Morosité, tristesse, désespoir... Cela ne semble pas une lecture très propice à l’optimisme et à la joie de vivre. Et pourtant, la plume de Levison est ravageuse, mortellement humoristique, voir désopilante. A la fois extrêmement drôle et pathétique, je ne peux que sourire, voir même jubiler face à la facilité qu’à Jake à se fondre dans son nouveau job. Avis aux recruteurs, ce type est capable de tout, dans n’importe quelle situation. Improvisation et réflexion font de lui le meilleur pour un poste à responsabilité de haute envergure.
Tu pourrais m’avoir un silencieux ? J’aime pas le bruit du coup de feu. C’est dangereux, et ça me fait mal aux oreilles.
Il grimace. « C’était bruyant à l’usine. Comment tu faisais ?
Je portais des boules Quies.
Porte des boules Quies, alors.
Le bruit est quand même là. Des gens peuvent l’entendre. Je voudrais vraiment un silencieux. » En plus, c’est chic, un silencieux. Tous les tueurs à gages en ont. Quel homme de main se trimballe avec un flingue merdique qui fait un bruit d’enfer ?

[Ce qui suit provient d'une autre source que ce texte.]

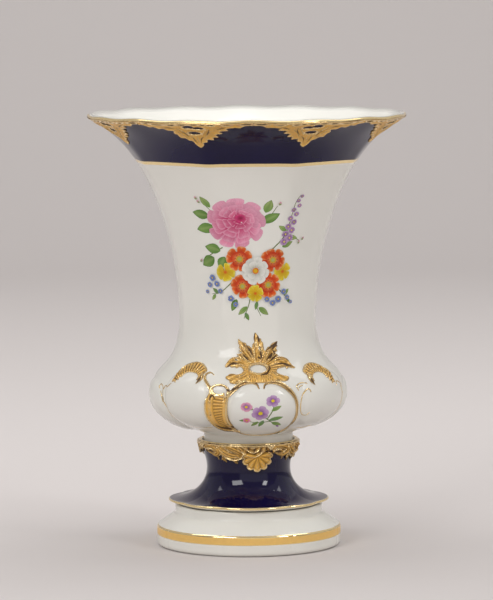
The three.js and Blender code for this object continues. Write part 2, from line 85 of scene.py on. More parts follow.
def around(turn, reach, z):  # points at an angle from the front, a distance from the axis and a height
    return np.stack([reach * np.sin(np.radians(turn)), -reach * np.cos(np.radians(turn)), z], -1)


def outlineOf(line, start):
    # a profile as runs from its point number start, radii, heights and the two parts of its outward normal
    length = lengthAlong(line)
    along = np.gradient(line, length, axis=0)
    along /= np.linalg.norm(along, axis=1)[:, None]
    return dict(run=length - length[start], r=line[:, 0], z=line[:, 1], nr=along[:, 1], nz=-along[:, 0])


def onOutline(outline, run):  # the radius, height and normal of a profile at a run
    return (np.interp(run, outline["run"], outline[key]) for key in ("r", "z", "nr", "nz"))


def ringAt(radial, r, z):  # one row of points round the axis
    made = radial * r
    made[:, 2] = z
    return made


def facesInward(points, faces):  # whether the faces look towards the axis
    a, b, c = (points[faces[:, k]] for k in range(3))
    return (np.cross(b - a, c - a) * a * np.array([1, 1, 0])).sum() < 0


def meshPiece(name, points, faces, material, replaced=(), values=None, colours=None, uv=None):
    # a smooth mesh of equal-sided faces, with its own values, colours and map on the points
    mesh = bpy.data.meshes.new(name)
    points = np.asarray(points, float)
    faces = np.asarray(faces, np.int32)
    mesh.vertices.add(len(points))
    mesh.vertices.foreach_set("co", (points * mm).astype(np.float32).ravel())
    mesh.loops.add(faces.size)
    mesh.loops.foreach_set("vertex_index", faces.ravel())
    mesh.polygons.add(len(faces))
    mesh.polygons.foreach_set("loop_start", np.arange(0, faces.size, faces.shape[1], dtype=np.int32))
    mesh.update(calc_edges=True)
    for key, value in (values or {}).items():
        layer = mesh.attributes.new(key, "FLOAT", "POINT")
        layer.data.foreach_set("value", np.asarray(value, np.float32).ravel())
    for key, value in (colours or {}).items():
        rgba = np.ones((len(points), 4), np.float32)
        rgba[:, :3] = value
        mesh.attributes.new(key, "FLOAT_COLOR", "POINT").data.foreach_set("color", rgba.ravel())
    if uv is not None:
        layer = mesh.uv_layers.new(name="brush")
        layer.data.foreach_set("uv", np.asarray(uv, np.float32)[faces.ravel()].ravel())
    mesh.validate()
    mesh.shade_smooth()
    mesh.materials.append(material)
    piece = bpy.data.objects.new(name, mesh)
    bpy.context.scene.collection.objects.link(piece)
    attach(piece, "root")
    if replaced:
        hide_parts(*replaced)
    return piece


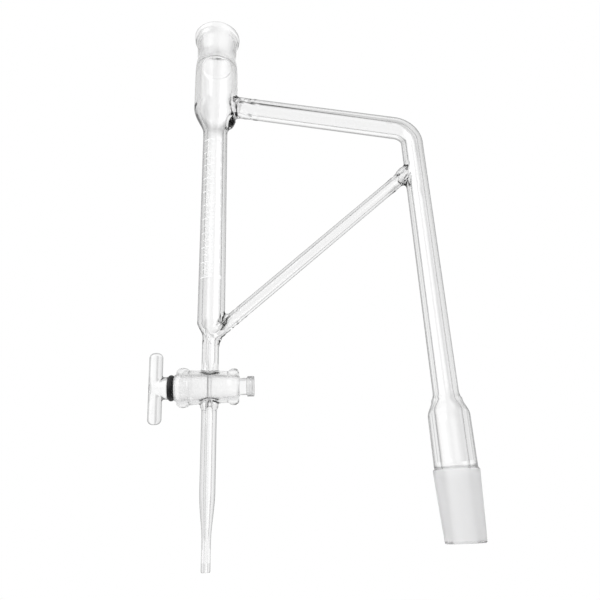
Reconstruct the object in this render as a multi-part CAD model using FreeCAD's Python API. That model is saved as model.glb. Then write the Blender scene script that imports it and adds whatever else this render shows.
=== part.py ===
import FreeCAD, Part
import math
import os

# Clevenger apparatus for essential oils, flame worked from clear borosilicate glass.
# The frame's origin is the centre of the flask cone's wide end.
# +Z runs up the vapour leg, +X points from the measuring column to the leg. Sizes are in mm.

# Ground joints, size 24/29, which narrow by one part in ten
joint_diameter = 24.0
joint_length = 29.0
joint_taper = 0.1

# Vapour leg with its flask cone and the wider tube that carries the cone
cone_length = 35.0
cone_wall = 2.9
cone_lip = 0.8
cone_shoulder = 1.2
carrier_diameter = 22.4
carrier_wall = 3.8
carrier_top = 29.0
leg_diameter = 14.0
tube_wall = 2.85
leg_seal_height = 37.8
leg_seal_bulge = 0.7
leg_seal_rise = 3.2
elbow_corner_height = 216.8
elbow_radius = 14.0
arm_slope = 14.75

# Measuring column: socket, bulb, graduated tube and stem
column_spacing = 130.4
rim_top = 312.7
rim_bead = 2.1
rim_reach = 16.25
rim_flare = 10.5
mouth_chamfer = 0.6
neck_radius = 14.1
neck_foot_radius = 13.6
neck_foot = 289.0
bulb_radius = 14.8
bulb_wall = 3.1
bulb_shoulder = 279.0
bulb_foot = 249.5
hollow_drop = 2.0
measure_radius = 8.1
measure_bore_radius = 5.65
measure_top = 227.5
measure_foot = 92.5
stem_radius = 4.85
stem_bore_radius = 2.6
stem_top = 82.5
stem_bore_rise = 1.5

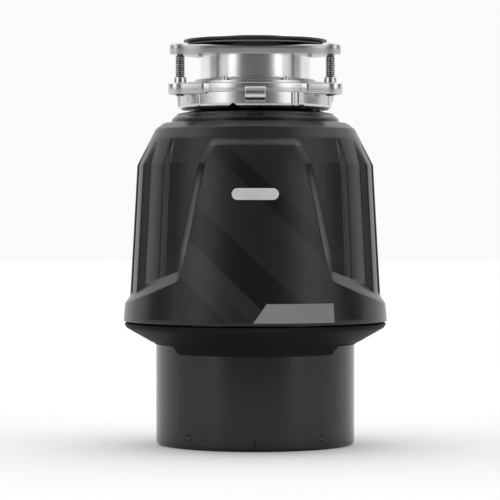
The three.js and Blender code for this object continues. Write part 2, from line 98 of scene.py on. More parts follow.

« Je le leur demanderai. Ils te donneront une arme. Mais s’ils en ont pas, tu peux en trouver un ?
Je ne sais pas où trouver un silencieux. On en vend au supermarché ? »
Ken hausse les épaules. « Tu as demandé ? Ils vendent des fusils de chasse. » Nous nous regardons, et nous éclatons de rire.
Être tueur à gages, c’est comme tout, on a ses moments de rigolade.
En plus d’un auteur, je viens de découvrir une maison d’édition, encore indépendante malgré ses 25 années d’existence, Liana Levi au catalogue fort alléchant, ce qui devrait changer un peu de mes lectures essentiellement « Babel » ou « 10/18 ».